Il rigetto del nuovo accordo è talmente alto che non a caso il presidente Santos ha preferito farlo votare solo al Congresso, senza presentarlo di nuovo all’elettorato. Il rischio di sconfitta è altissimo e, se ciò avvenisse, stroncherebbe definitivamente il processo di pace. Ma nonostante il governo disponga di una maggioranza parlamentare sufficiente, il peso dell’opinione pubblica potrebbe fare esitare alcuni deputati.
Come forma di protesta, membri dello schieramento di Uribe boicotteranno il dibattito al Congresso per la ratifica dell’accordo, previsto la prossima settimana. Le opposizioni accusano il governo di violare la Costituzione, minacciano di convocare manifestazioni per le piazze per denunciare ciò che chiamano di “golpe contro la democrazia”.
Il nuovo accordo nasce quindi con un deficit di legittimità, che ne renderà ancora più delicata e complessa l’implementazione. Per questo motivo il governo colombiano dovrà mantenere una forte presenza in regioni rurali, vaste regioni in cui il suo controllo è stato tradizionalmente debole e inefficace nel controllo. Una delle cause del successo FARC, in effetti, è stato il fatto che il gruppo guerrigliero ha riempito un vuoto in regioni ignorate o abbandonate da Bogotá nelle mani di potentati locali.
Esiste anche il rischio che l’accordo porti a nuovi massacri, come avvenuto dopo un altro tentativo di pacificazione, negoziato con le FARC negli anni ’80. In quel caso migliaia di ex-guerriglieri, attivisti, sindacalisti e militanti comunisti vennero assassinati da miliziani di destra, a volte con la complicità di agenti delle forze di sicurezza statali. Questo timore è divenuto più concreto dopo che una dozzina di militanti per i diritti umani e attivisti campesinos sono stati assassinati in aree dominate dalle FARC dopo la firma del primo trattato. Secondo l’organizzazione colombiana Somos Defensores, nel 2016, oltre 70 attivisti sono stati uccisi in Colombia, più che nel 2014 e 2015 sommati.

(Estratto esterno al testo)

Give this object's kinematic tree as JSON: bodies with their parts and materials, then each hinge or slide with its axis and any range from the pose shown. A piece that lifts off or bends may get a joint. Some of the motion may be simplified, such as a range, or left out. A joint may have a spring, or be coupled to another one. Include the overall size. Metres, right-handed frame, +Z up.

Anche con tutte queste ombre, il nuovo accordo va commemorato. Non foss’altro che per il semplice ricordo dei costi della guerra: 220 mila morti, 13 mila vittime delle mine antiuomo, 21.900 sequestrati, oltre 3.500 bambini-soldato, decine di villaggi distrutti e più di 30 mila di campesinos espropriati delle loro terre.
Appoggiare il nuovo trattato di pace non vuol dire considerarlo perfetto, né vicino alla perfezione. Ma solo essere consapevoli che è l’unico accordo possibile. L’alternativa proposta da Uribe non è un accordo migliore. È tornare alla guerra.
Carlo Cauti, giornalista italiano di base a San Paolo del Brasile. Collabora regolarmente con diverse testate italiane e brasiliane.